Description of the task:
Beginning with the first line of the data below, reproduce every line unchanged, ending with the line that holds "cup's steel, with".

Source excerpt:
——

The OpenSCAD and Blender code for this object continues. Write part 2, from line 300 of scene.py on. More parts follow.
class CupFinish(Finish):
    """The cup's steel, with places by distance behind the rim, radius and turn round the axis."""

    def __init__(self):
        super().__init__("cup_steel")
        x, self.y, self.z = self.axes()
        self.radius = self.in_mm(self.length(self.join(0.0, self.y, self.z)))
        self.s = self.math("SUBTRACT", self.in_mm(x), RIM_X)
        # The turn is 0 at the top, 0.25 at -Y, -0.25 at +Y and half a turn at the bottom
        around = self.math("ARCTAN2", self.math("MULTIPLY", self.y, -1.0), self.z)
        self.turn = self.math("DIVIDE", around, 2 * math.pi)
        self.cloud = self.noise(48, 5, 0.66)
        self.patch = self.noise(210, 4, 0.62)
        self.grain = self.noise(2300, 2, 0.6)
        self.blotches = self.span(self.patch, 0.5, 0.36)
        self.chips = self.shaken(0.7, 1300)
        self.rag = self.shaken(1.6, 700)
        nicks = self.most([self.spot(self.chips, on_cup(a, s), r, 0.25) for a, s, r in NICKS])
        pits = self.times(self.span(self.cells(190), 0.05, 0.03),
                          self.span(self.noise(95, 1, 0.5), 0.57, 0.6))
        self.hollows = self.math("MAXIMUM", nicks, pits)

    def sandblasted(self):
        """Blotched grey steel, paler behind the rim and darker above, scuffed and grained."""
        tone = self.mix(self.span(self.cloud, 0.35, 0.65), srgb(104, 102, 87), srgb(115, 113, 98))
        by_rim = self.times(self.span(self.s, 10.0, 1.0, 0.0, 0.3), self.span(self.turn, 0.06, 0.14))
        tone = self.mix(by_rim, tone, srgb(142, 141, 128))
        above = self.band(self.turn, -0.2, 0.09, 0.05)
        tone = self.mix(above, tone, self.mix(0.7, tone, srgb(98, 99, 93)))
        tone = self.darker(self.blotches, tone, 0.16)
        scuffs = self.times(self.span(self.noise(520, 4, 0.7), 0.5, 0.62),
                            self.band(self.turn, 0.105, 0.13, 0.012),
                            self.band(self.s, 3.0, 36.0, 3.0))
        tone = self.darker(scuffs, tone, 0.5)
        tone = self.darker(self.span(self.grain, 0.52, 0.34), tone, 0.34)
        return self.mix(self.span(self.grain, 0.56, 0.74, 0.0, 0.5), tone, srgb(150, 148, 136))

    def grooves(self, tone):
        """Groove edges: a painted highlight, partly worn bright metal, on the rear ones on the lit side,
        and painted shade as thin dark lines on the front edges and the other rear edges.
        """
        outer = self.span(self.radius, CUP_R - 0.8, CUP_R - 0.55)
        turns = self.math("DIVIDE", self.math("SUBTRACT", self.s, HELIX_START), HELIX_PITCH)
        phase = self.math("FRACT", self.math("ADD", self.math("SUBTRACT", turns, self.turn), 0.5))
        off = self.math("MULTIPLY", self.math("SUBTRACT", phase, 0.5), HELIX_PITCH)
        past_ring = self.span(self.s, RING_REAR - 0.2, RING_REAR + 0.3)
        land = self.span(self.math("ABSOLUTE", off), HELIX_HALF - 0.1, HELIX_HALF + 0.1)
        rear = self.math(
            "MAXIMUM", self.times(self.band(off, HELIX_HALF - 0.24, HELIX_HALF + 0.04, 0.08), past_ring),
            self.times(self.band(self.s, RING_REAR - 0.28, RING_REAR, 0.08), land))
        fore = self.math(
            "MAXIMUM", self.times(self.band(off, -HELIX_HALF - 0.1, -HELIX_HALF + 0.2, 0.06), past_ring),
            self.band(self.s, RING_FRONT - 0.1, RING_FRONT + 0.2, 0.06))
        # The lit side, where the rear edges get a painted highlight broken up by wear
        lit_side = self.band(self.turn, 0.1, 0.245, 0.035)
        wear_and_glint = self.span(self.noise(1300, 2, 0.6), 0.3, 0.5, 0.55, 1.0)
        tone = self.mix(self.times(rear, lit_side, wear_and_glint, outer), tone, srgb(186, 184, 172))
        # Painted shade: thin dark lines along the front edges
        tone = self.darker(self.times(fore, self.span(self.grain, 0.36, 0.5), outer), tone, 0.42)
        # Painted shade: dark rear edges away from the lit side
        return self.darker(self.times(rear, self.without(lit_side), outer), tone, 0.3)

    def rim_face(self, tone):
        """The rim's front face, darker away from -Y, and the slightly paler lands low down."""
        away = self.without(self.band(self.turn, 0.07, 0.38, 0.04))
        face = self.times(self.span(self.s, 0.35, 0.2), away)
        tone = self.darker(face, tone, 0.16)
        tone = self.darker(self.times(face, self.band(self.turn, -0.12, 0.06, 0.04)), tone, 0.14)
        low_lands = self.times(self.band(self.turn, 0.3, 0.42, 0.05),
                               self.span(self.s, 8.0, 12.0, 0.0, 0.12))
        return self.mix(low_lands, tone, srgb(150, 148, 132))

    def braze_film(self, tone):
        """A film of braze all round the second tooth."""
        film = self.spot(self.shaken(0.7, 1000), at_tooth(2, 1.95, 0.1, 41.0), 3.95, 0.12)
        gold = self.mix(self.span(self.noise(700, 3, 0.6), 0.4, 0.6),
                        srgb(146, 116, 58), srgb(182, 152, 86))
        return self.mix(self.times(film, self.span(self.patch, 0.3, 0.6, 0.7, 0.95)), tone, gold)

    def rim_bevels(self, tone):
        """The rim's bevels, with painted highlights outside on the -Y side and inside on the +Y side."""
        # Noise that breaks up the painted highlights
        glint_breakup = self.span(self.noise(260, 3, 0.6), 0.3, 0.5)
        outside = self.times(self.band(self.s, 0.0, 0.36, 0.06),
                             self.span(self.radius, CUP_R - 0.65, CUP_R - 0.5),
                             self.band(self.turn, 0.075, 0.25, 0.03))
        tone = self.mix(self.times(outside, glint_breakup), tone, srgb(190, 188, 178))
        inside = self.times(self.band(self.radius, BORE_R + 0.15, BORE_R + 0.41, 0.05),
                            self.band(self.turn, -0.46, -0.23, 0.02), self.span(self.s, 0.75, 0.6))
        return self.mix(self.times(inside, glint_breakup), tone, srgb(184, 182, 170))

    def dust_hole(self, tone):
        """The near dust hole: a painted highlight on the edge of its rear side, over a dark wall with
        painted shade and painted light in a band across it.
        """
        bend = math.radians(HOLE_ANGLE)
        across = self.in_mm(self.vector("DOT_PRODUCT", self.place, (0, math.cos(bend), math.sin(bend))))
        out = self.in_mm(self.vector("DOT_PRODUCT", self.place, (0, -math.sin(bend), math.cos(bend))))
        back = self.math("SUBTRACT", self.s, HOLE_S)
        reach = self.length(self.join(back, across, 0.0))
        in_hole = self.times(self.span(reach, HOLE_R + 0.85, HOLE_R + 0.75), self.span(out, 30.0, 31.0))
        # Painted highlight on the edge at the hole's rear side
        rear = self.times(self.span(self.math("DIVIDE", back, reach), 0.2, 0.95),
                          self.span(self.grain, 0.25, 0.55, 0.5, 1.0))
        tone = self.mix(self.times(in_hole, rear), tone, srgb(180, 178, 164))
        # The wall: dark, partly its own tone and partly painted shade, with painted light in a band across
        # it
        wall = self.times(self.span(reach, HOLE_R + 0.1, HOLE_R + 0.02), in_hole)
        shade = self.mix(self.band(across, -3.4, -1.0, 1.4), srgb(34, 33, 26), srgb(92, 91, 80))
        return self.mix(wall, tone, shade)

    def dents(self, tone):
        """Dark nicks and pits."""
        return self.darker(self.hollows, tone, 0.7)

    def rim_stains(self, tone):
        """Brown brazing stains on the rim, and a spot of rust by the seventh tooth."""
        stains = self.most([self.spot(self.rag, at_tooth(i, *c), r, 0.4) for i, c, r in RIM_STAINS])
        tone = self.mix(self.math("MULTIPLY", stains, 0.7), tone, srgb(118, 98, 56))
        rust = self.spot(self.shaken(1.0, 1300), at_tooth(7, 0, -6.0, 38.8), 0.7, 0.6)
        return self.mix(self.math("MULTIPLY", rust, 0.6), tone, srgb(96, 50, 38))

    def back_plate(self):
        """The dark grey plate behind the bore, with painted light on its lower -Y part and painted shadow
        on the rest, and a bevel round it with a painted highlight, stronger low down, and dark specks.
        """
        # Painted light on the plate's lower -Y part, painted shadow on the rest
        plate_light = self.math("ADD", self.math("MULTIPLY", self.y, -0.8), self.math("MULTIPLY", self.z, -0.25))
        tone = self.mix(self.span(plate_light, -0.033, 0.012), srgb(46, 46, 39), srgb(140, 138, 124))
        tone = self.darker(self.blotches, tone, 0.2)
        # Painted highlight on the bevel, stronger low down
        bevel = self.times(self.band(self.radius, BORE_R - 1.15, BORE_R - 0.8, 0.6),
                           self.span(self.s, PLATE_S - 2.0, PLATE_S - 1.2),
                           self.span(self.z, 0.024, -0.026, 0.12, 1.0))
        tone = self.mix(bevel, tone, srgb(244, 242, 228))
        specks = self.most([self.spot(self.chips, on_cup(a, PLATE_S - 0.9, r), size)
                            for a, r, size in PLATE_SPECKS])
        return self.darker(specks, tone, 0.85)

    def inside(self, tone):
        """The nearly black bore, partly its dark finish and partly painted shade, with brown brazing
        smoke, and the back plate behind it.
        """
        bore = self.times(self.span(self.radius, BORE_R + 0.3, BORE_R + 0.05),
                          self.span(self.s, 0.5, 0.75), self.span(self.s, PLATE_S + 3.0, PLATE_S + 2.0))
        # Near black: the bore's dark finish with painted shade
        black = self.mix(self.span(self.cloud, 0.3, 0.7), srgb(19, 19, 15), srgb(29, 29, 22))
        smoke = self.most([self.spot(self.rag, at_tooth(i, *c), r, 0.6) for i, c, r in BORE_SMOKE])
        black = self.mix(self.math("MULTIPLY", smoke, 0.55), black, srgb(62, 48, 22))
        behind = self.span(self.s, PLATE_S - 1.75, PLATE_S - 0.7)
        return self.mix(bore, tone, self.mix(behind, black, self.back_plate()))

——

Written response:
The OpenSCAD and Blender code for this object continues. Write part 2, from line 300 of scene.py on. More parts follow.
class CupFinish(Finish):
    """The cup's steel, with places by distance behind the rim, radius and turn round the axis."""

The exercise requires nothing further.